The first thing that comes to mind, that strikes the barrier between infant and toddler, between new human and emerging one, is communication. Baby books are filled with empty spaces to enter in first sounds, first words, first names, first everythings that are uttered out of cupid bow lips. His baby book is mostly blank. I can’t help feeling the void.

For someone that revolves around communication this is devestating for me. If you’ve ever met me in person you know I like to talk, a lot. My nickname in softball was “Mouth”. My teacher once told my mom I could charm the scales off a snake and he’d be happy to give them to me.  “I like to read” is an egregious understatement. I was reading at four, my oldest son was, too. My eldest daughter is nicknamed Wee-ah because that was all fifteen month old Alex could say. I’ve been writing since I was an early teen, documenting the horrors that were my life at the time. Poems, I still have, dictating the pain of youth and much worse traumas. I write now, I can’t imagine not.

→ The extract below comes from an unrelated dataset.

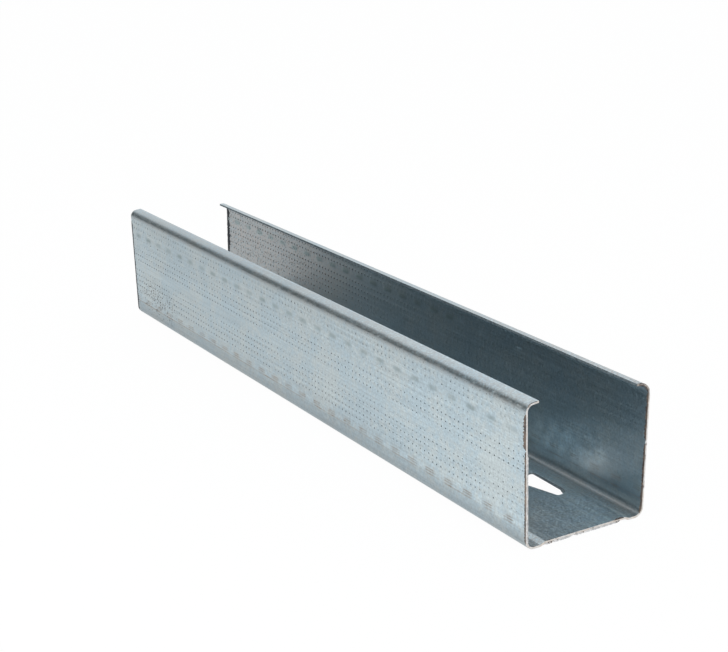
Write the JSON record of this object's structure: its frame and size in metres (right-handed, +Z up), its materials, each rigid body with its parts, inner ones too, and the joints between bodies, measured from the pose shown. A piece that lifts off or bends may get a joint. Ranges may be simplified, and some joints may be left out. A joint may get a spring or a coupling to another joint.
{
  "type": "lipped c-section stud",
  "caption": "Lipped C stud of thin galvanised steel sheet, with a raised panel along its web, a U-shaped service hole round a tapered tongue and dimpled flanges of unequal height.",
  "frame": {"origin": "under the middle of the web, halfway along, on the plane that the stud stands on", "axes": "+Z up out of the web, +Y along the length away from the end that the service hole is near, +X across the web towards the lower flange"},
  "size_m": [0.0506, 0.3, 0.0503],
  "materials": {
    "galvanised_steel": "matt hot-dip zinc with dimpled flanges and bare sawn ends"
  },
  "bodies": {
    "root": {"c_stud": "galvanised_steel"}
  },
  "joints": []
}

The point of all this is that my life revolves around words. They are the doors to my soul, the windows I look out, the expression in my heart. I feel as though my child, with his inability to communicate in words to me, is like a little puzzle box. There is something secret and special hidden deep inside and I cannot access it. I keep waiting.

We have tried teaching him ASL and he does, reluctantly, sign a few things. ASL is our first additional language in the home though I’m sure to others our signing is like a toddler. The majority of Max’s communicating is done with pointing and screaming. Giving me empty cups to fill instead of asking, throwing them at me when I don’t comply. Bringing me his shoes when he wants to go out, throwing them at me when I don’t comply. (I think you get the picture). Though he does say some things, somewhat clearly and kinda consistently, it is something we need to address.

This has given me new appreciation for the spoken word. How amazing is it that we, as a society, have developed a way to consistently and efficiently communication with each other? How wonderful that we have learned how to take those words and commit them to paper, to be able to read things people long dead have thought, that others that come after us will be able to do the same?

I think, verbal society as a whole, we take this for granted.

I’m confident that at some time down the line my son will be able to communicate with me either verbally or with signs, that he will learn to read those sounds that have a hard time forming in his tiny mouth. Right now, he’s playing with magnetic letters and I’m trying not to panic over the appointment. I think I’m going to go play with him.